Come, let your brown hair, just lighted with gold,
Fall on your shoulders again as of old;
Let it drop over my forehead tonight,
Shading my faint eyes away from the light;
For with its sunny-edged shadows once more
Haply will throng the sweet visions of yore;
Lovingly, softly, its bright billows sweep;—
Rock me to sleep, mother, – rock me to sleep!

Mother, dear mother, the years have been long
Since I last listened your lullaby song:
Sing, then, and unto my soul it shall seem
Womanhood’s years have been only a dream.
Clasped to your heart in a loving embrace,
With your light lashes just sweeping my face,
Never hereafter to wake or to weep;— 
Rock me to sleep, mother, – rock me to sleep!

Akers Allen originally published the poem under a pseudonym, and it’s one of those sweetly sentimental poems that is likely to be picked up and used by all and sundry. And so it was—it was soon set to music, turned into an illustrated book, used in Civil War flyers, incorporated into novels, and otherwise sold to the tune of more than $5,000 in profit according to one publisher.

Akers Allen did not receive any sort of commission for any of these uses. The only money she made off the poem was the $5 from the original publication.

Worse, more often than not she didn’t even receive credit as the author.

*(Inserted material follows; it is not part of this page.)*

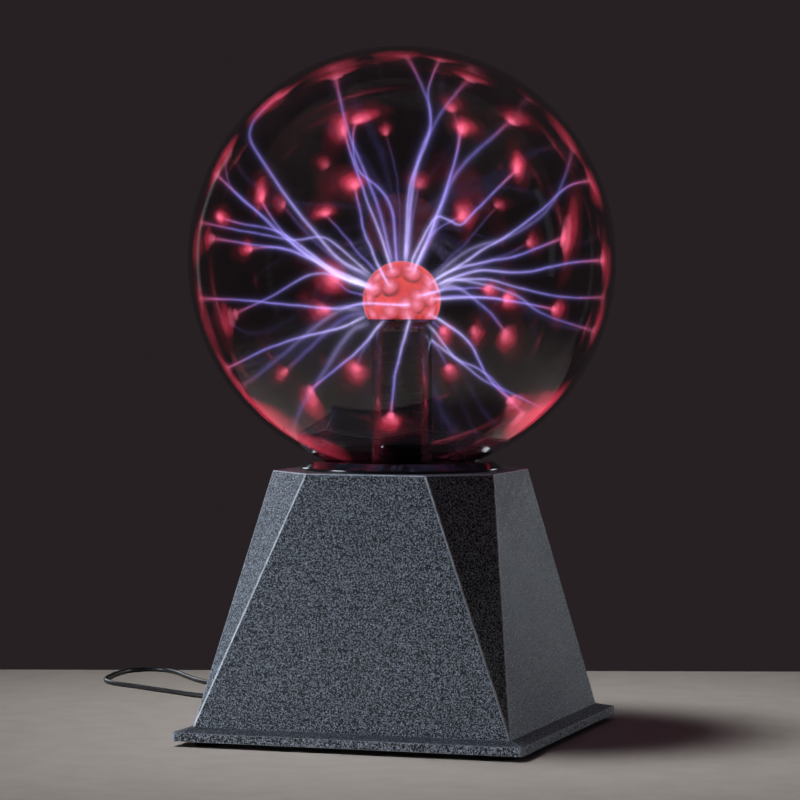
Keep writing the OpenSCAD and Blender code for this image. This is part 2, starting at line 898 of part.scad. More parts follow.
module rocker() {
    color("#1b1b1e")
    translate([rocker_x, pivot_y, control_z])
    rotate([rocker_tilt, 0, 0]) {
        rotate([90, 0, 90])
            linear_extrude(rocker_w, center = true) rocker_profile();
        rotate([0, 90, 0])
            cylinder(h = rocker_w + 2 * rocker_pin_l, r = rocker_pin_r, center = true);
    }
}

// ---- Wires inside the base ----

module jack_wires() {
    back_y = panel_y - jack_l - solder;
    for (s = [-1, 1])
        color(s > 0 ? "#b02020" : "#202022")
        wire([[jack_x + s * 3, back_y, control_z], [jack_x + s * 3, back_y - 2, control_z],
              [jack_x + s * 3, back_y - 5, control_z + 1],
              [jack_x + s * 2, back_y - 12, control_z],
              [jack_x + s * way / 2, conn_y + 2, socket_z + 7],
              [jack_x + s * way / 2, conn_y, socket_z + 4],
              [jack_x + s * way / 2, conn_y, socket_z + 2],
              [jack_x + s * way / 2, conn_y, socket_z]], 1.4);
}

module switch_wires() {
    back_y = body_y - 6.5 - solder;
    for (i = [-1 : 1])
        color(["#d8d8d8", "#b02020", "#2040a0"][i + 1])
        wire([[rocker_x + i * 1.4, back_y, control_z + 6 * i],
              [rocker_x + i * 1.4, back_y - 2, control_z + 6 * i],
              [rocker_x + i * way, back_y - 9, control_z + 4 * i],
              [rocker_x + i * way, conn_y + 2, socket_z + 8 + 3 * i],
              [rocker_x + i * way, conn_y, socket_z + 5],
              [rocker_x + i * way, conn_y, socket_z + 2.5],
              [rocker_x + i * way, conn_y, socket_z]], 1.4);
}

module microphone_wires() {
    back_y = panel_y - shell_wall - mic_l - 1 - solder;
    for (s = [-1, 1])
        color(s > 0 ? "#b02020" : "#202022")
        wire([[mic_x + s * way / 2, back_y, control_z],
              [mic_x + s * way / 2, back_y - 2, control_z],
              [mic_x + s * way / 2, back_y - 16, control_z],
              [mic_x + s * way / 2, conn_y + 2, socket_z + 7],
              [mic_x + s * way / 2, conn_y, socket_z + 4],
              [mic_x + s * way / 2, conn_y, socket_z + 2],
              [mic_x + s * way / 2, conn_y, socket_z]], 1.1);
}

// ---- Plug, lead and adapter ----

module plug_barrel() {
    color("silver")
    translate([jack_x, grip_y - barrel_l - 0.3, control_z])
    difference() {
        y_rod(barrel_d / 2, barrel_l + 4.3);
        translate([0, -1, 0]) y_rod(barrel_bore_r, barrel_l + 1);
    }
}

module plug_grip() {
    grooves = 5;
    color("#18181a")
    translate([jack_x, grip_y, control_z])
    difference() {
        union() {
            y_rod(grip_r, grip_l - 3);
            translate([0, grip_l - 3, 0]) rotate([-90, 0, 0])
                cylinder(h = 3, r1 = grip_r, r2 = grip_r - 1.4);
        }
        translate([0, -1, 0]) y_rod(barrel_d / 2 + fit, 5.05);
        for (i = [0 : grooves - 1])
            translate([0, 5 + 2.4 * i, 0]) rotate([-90, 0, 0])
                rotate_extrude() translate([grip_r + 0.5, 0]) circle(0.9, $fn = 32);
    }
}

module plug_relief() {
    rings = 4;
    color("#18181a")
    translate([jack_x, relief_y, control_z]) {
        rotate([-90, 0, 0]) cylinder(h = relief_l, r1 = grip_r - 1.6, r2 = lead_r + 0.35);
        for (i = [0 : rings - 1])
            translate([0, 2 + 3.4 * i, 0]) y_rod(grip_r - 1.2 - 0.45 * i, 1.6);
    }
}

module power_lead() {
    color("#121214") sweep(spline(route, lead_steps), lead_r, lead_sides);
}

module lead_coil() {
    color("#121214")
    translate([coil_x, coil_y, 0])
    difference() {
        cylinder(h = coil_h, r = coil_out_r);
        translate([0, 0, -1]) cylinder(h = coil_h + 2, r = coil_in_r);
    }
}

module coil_tie() {
    w = coil_out_r - coil_in_r;
    color("#202024")
    translate([coil_x + coil_mid_r, coil_y, 0])
    difference() {
        translate([-w / 2 - 1.1, -1.8, 0]) cube([w + 1.9, 3.6, coil_h + 0.8]);
        translate([-w / 2 - 0.3, -3, -1]) cube([w + 0.32, 6, coil_h + 1.02]);
    }
}

module lead_tail() {
    color("#121214") sweep(spline(tail, lead_steps), lead_r, lead_sides);
}

module adapter_relief() {
    rings = 4;
    z = adapter_split;
    color("#18181a")
    translate([adapter_relief_x, adapter_y, z]) {
        rotate([0, 90, 0]) cylinder(h = adapter_relief_l, r1 = 3.4, r2 = lead_r + 0.35);
        for (i = [0 : rings - 1])
            translate([1.5 + 3.4 * i, 0, 0]) rotate([0, 90, 0])
                cylinder(h = 1.6, r = 3.7 - 0.45 * i);
    }
}

// Half of the adapter's housing: upright walls with a bevelled end face
module adapter_half(h) {
    hull() {
        linear_extrude(h - adapter_edge) round_square(adapter_l, adapter_w, 4, $fn = 32);
        linear_extrude(h)
            round_square(adapter_l - 2 * adapter_edge, adapter_w - 2 * adapter_edge, 3, $fn = 32);
    }
}

module adapter_case() {
    color("#151518")
    translate([adapter_x, adapter_y, adapter_split])
        mirror([0, 0, 1]) difference() {
            adapter_half(adapter_split);
            translate([0, 0, -1]) linear_extrude(adapter_split - 2 + 1)
                round_square(adapter_l - 5, adapter_w - 5, 2);
        }
}

module adapter_cover() {
    color("#151518")
    difference() {
        translate([adapter_x, adapter_y, adapter_split]) adapter_half(adapter_h - adapter_split);
        translate([adapter_x, adapter_y, adapter_split - 1])
            linear_extrude(adapter_h - adapter_split - 2 + 1)
                round_square(adapter_l - 5, adapter_w - 5, 2);
        for (y = [-1, 1])
            translate([pin_x, adapter_y + y * pin_spacing / 2, adapter_h - 3])
                cylinder(h = 4, r = pin_root_r + fit);
    }
}

module adapter_pins() {
    color("silver")
    for (y = [-1, 1])
        translate([pin_x, adapter_y + y * pin_spacing / 2, adapter_h - pin_root]) {
            cylinder(h = pin_root + eps, r = pin_root_r);
            translate([0, 0, pin_root]) cylinder(h = pin_l - 1, r = pin_r);
            translate([0, 0, pin_root + pin_l - 1 - eps]) cylinder(h = 1, r1 = pin_r, r2 = pin_r - 0.9);
        }
}

globe_glass();
glass_stem();
electrode_lining();
contact_spring();
contact_cap();
ribbed_sleeve();
high_voltage_lead();
neck_seal();
globe_cradle();
cradle_screws();
collar_ring();
base_shell();
base_plate();
base_screws();
rubber_feet();
circuit_board();
board_screws();
transformer_core();
winding_bobbins();
primary_winding();
secondary_winding();
power_transistor();
heat_sink();
smoothing_capacitors();
resistors();
driver_chip();
board_connectors();
microphone();
jack_body();
jack_pin();
jack_nut();
switch_housing();
switch_terminals();
rocker();
jack_wires();
switch_wires();
microphone_wires();
plug_barrel();
plug_grip();
plug_relief();
power_lead();
lead_coil();
coil_tie();
lead_tail();
adapter_relief();
adapter_case();
adapter_cover();
adapter_pins();
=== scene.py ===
"""Looks of a plasma ball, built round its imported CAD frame.

The lamp stands on the origin, +Z up, with its front face towards -Y and its
controls on the rear face. All sizes are in metres.
"""

import json
import logging
import math
from dataclasses import dataclass, field
from enum import Enum
from typing import Callable, Iterable, Sequence

import bmesh
import bpy
from mathutils import Matrix, Vector, noise


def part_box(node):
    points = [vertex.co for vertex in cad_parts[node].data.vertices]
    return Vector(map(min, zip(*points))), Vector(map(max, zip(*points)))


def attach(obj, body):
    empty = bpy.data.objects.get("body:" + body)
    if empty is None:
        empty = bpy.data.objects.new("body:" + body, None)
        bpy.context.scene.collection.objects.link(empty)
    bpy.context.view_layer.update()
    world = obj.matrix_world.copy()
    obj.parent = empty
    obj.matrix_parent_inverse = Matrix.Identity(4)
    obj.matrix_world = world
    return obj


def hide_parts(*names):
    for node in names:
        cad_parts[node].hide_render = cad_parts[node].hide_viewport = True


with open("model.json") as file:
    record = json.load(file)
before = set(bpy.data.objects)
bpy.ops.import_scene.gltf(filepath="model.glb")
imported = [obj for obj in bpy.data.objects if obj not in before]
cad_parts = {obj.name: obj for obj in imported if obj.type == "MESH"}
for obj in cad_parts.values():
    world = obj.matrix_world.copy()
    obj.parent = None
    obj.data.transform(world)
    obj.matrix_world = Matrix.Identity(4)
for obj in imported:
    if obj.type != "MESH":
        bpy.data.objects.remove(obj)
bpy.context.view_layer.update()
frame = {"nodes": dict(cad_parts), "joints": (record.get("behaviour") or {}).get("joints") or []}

LOG = logging.getLogger("plasma_ball")
MM = 0.001
TURN = 2 * math.pi
DENSE_STEPS = 24
BASE = "base"
ROCKER = "rocker"
TINT = "tint"
EDGE = "edge"

Colour = tuple[float, float, float]
Tint = tuple[float, float, float, float]
Pair = tuple[float, float]
Point = tuple[float, float, float]
Socket = bpy.types.NodeSocket
Piece = bpy.types.Object
Mesh = bmesh.types.BMesh
Edge = bmesh.types.BMEdge


def clamped(value: float) -> float:
    """A value kept between 0 and 1."""
    return min(max(value, 0.0), 1.0)


# ---------------------------------------------------------------- node trees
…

Even worse, other individuals attempted to claim the authorship. The most brazen of these, Alexander Ball, actually published a book staking his claim on the authorship. One of Akers Allens publishers recounts the fallout:

But it grew to a serious matter, and he [Ball] caused a book called his “Vindication,” now known only as a rare literary curiosity, to be produced at a large expense. So much influence was aroused in his favor, and so retiring had been the life and nature of the true author, that the pretender had the advantage for a time. Even so upright and careful a man as William Cullen Bryant, when preparing his “Library of Poetry and Song,” wrote to Mrs. Akers desiring her to show cause why credit should not be given to Mr. Ball in that compilation. Mrs. Akers replied with proper spirit that the only reason was that Mr. Ball did not write the poem, and she did. The lifelong champion of literary honor, J. T. Trowbridge, however, spoke boldly in her favor, and finally the brilliant William Douglas O’Connor effectively demolished the claims of Ball, finding among the “specimens” given in the “Vindication,” plagiarisms from other writers. With the ready chivalry of the reputable press, a number of editors wrote honorable apologies to Mrs. Akers, but the eminent citizens who had allowed the support of their names to the cause of the saddler made suddenly rich by army contracts never had the manliness to address the one whom they had so deeply wronged.

From The Sunset Song and Other Verses by Elizabeth Akers Allen. Norwood: J. S. Cushing & Co. (1902).

While no royalties were forthcoming, at least Akers Allen received some apologies—and came out of the fight the acknowledged author of the poem.

And I am not sure whether to find an unfortunate appropriateness in the literary battle considering the poems subject—after all, by the end of it, Akers Allen was probably longing for the quieter, simpler literary fame she had before the controversy erupted—or to find it deliciously twisted that such a softly nostalgic poem should have sparked such a feisty literary spat.